Чаще всего повинны в этом были люди – и, пожалуй, поспешность его доброты. Бог знает что померещится ему на первый, жадный и любопытствующий взгляд в новом человеке; он поспешно осыпет его чрезмерными милостями; а потом схватится за голову: незнакомец или незнакомка оказались обыкновенного дрянью! Да еще цепкой, да еще лживой, да еще обидчивой! И, чтобы вырваться из ложных отношений, необходимо человека обидеть. Но обижать – жалко. Он уклонялся, запутывался сам, сбивал с толку других и причинял боль.
Тут была вина обоюдная.
А нередко случалось: обиды, которые он наносил окружающим, были ими незаслуженны, и повинен в них бывал он один. Отзывчивость – то есть редкостная способность откликаться на каждый призыв, способность драгоценная, – оборачивалась непостоянством.

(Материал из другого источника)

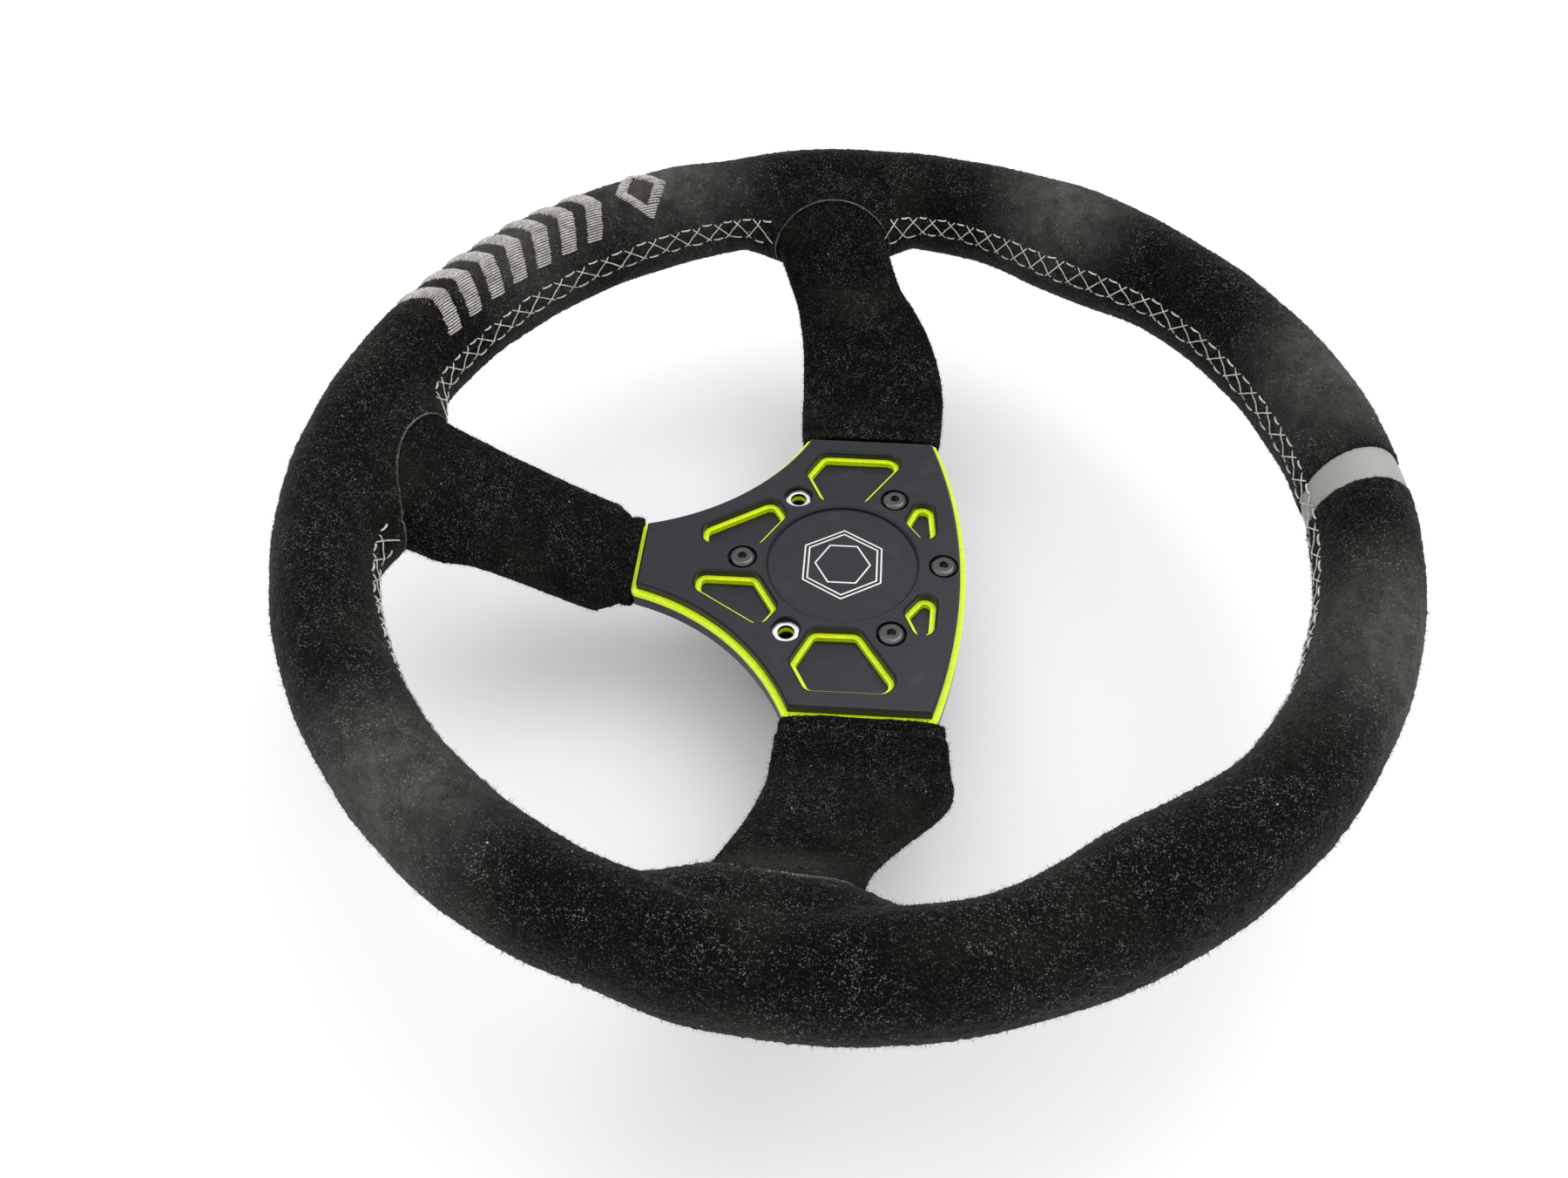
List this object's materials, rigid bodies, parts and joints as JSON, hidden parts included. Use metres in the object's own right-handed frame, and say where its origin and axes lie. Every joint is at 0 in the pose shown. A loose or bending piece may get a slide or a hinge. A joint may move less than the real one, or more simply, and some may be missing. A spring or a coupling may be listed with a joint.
{
  "type": "quick release steering wheel",
  "caption": "Dished round steering wheel with suede grip, padded spokes, layered hub plates and a ball-lock quick release with a sprung pull collar.",
  "frame": {"origin": "on the steering axis, at the mouth of the quick release where the wheel stands", "axes": "+Z along the steering axis to the driver, +Y to twelve o'clock, +X to three o'clock"},
  "size_m": [0.35, 0.35, 0.1155],
  "materials": {
    "suede": "black suede, napped, lightly worn",
    "band": "grey smooth leather",
    "foam": "black grip foam",
    "hoop": "plain steel",
    "armature": "black anodised",
    "accent": "fluorescent yellow-green, satin",
    "face": "black anodised, satin",
    "screws": "black oxide",
    "coupler": "black anodised",
    "collar": "black anodised, fluted",
    "insert": "hardened and ground",
    "spring": "spring steel",
    "balls": "polished"
  },
  "bodies": {
    "wheel": {"armature": "armature", "rim_hoop": "hoop", "accent_plate": "accent", "face_plate": "face", "face_screws": "screws", "rim_cover_upper_right": "suede", "rim_cover_upper_left": "suede", "rim_cover_lower_left": "suede", "rim_cover_lower_right": "suede", "rim_centre_band": "band", "rim_foam_upper_right": "foam", "rim_foam_upper_left": "foam", "rim_foam_lower_left": "foam", "rim_foam_lower_right": "foam", "spoke_foam_right": "foam", "spoke_cover_right": "suede", "spoke_foam_left": "foam", "spoke_cover_left": "suede", "spoke_foam_lower": "foam", "spoke_cover_lower": "suede", "coupler_body": "coupler", "spline_insert": "insert", "insert_grub_screws": "screws", "collar_spring": "spring", "spring_seat": "spring", "retaining_clip": "spring"},
    "collar": {"release_collar": "collar", "lock_ring": "insert"},
    "ball_1": {"locking_ball_1": "balls"},
    "ball_2": {"locking_ball_2": "balls"},
    "ball_3": {"locking_ball_3": "balls"},
    "ball_4": {"locking_ball_4": "balls"},
    "ball_5": {"locking_ball_5": "balls"},
    "ball_6": {"locking_ball_6": "balls"}
  },
  "joints": [
    {"name": "collar_slide", "type": "slide", "parent": "wheel", "child": "collar", "axis": [0, 0, 1], "range_m": [0, 0.008], "stiffness_N_per_m": 900, "springref_m": -0.012, "deforming": ["collar_spring"]},
    {"name": "ball_1_slide", "type": "slide", "parent": "wheel", "child": "ball_1", "axis": [1, 0, 0], "range_m": [0, 0.0016]},
    {"name": "ball_2_slide", "type": "slide", "parent": "wheel", "child": "ball_2", "axis": [0.5, 0.866, 0], "range_m": [0, 0.0016]},
    {"name": "ball_3_slide", "type": "slide", "parent": "wheel", "child": "ball_3", "axis": [-0.5, 0.866, 0], "range_m": [0, 0.0016]},
    {"name": "ball_4_slide", "type": "slide", "parent": "wheel", "child": "ball_4", "axis": [-1, 0, 0], "range_m": [0, 0.0016]},
    {"name": "ball_5_slide", "type": "slide", "parent": "wheel", "child": "ball_5", "axis": [-0.5, -0.866, 0], "range_m": [0, 0.0016]},
    {"name": "ball_6_slide", "type": "slide", "parent": "wheel", "child": "ball_6", "axis": [0.5, -0.866, 0], "range_m": [0, 0.0016]}
  ],
  "couplings": [
    {"joint": "ball_1_slide", "follows": "collar_slide", "ratio": 0.2},
    {"joint": "ball_2_slide", "follows": "collar_slide", "ratio": 0.2},
    {"joint": "ball_3_slide", "follows": "collar_slide", "ratio": 0.2},
    {"joint": "ball_4_slide", "follows": "collar_slide", "ratio": 0.2},
    {"joint": "ball_5_slide", "follows": "collar_slide", "ratio": 0.2},
    {"joint": "ball_6_slide", "follows": "collar_slide", "ratio": 0.2}
  ]
}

Потому ли, что он всегда, при всем своем интересе к людям, ощущал непоправимость одиночества? Потому ли, что изначально не верил в любые другие способы глубокого общения с людьми кроме как через искусство? И всего себя подчинял труду? Потому ли, наконец, что униженность, испытанная им в юности, навсегда искривила его доверие к другим и к себе? Отучила от прямоты? Почему бы там ни было, а дружбы его отличались неровностью, взрывчатостью; другом его оставался только тот человек, кто в состоянии оказывался беззлобно переносить отливы. Отливы чего? Не то чтобы симпатии, но пристрастного, сосредоточенного внимания. Ведь пассажир, желающий познакомиться во что бы то ни стало со всеми, сколько их есть, спутниками – не по вагону, а по целому поезду, – вряд ли способен безотрывно и сосредоточенно общаться со спутниками по купе. Общительность и отзывчивость Корнея Ивановича оборачивались, случалось, для его друзей чувством горькой обиды, заброшенности. Вчера, да еще и сегодня утром смотрел он на тебя такими понимающими, такими проникновенными глазами! «а нынче все косится в сторону». Спросить бы! Но Корней Иванович отшутится или отстранится. Человек чувствовал себя несправедливо обойденным и начинал искать причину перемены, отлива; кто поглупее – в чьих-то тайных интригах и кознях, кто поумнее – в себе. Причина же чаще всего крылась в причудливом характере Корнея Ивановича. Сам он говорил и писал, что работает как многостаночник. Таким был он и в жизни, среди людей. Множественность. Многообразие, разнообразие интересов, привязанностей, умение взглянуть на каждый предмет, и на каждую мысль, и на каждого человека, и на каждый человеческим поступок с десяти, с сотни сторон одновременно составляли его жизненную силу, богатство, очарование – и его недостаток. Он словно мерцал и зыбился. Во множественности ощущений, оттенков, чувств, мыслей он, казалось, терял или не имел мужества увидеть одну сторону мысли, явления, предмета, человека: а именно решающую, главную. Он был умственно широк, независим, презирал всякое сектантство, все, что пахло однолинейно-стью, однобокостью, односторонностью, он, как никто, способен был понять – и принять! – каждого и каждое чужое суждение обо всех вместе и о каждом в отдельности – и эта широта представлялась зыбкостью, непостоянством, неустойчивостью, отсутствием прямодушия и причиняла друзьям живую боль.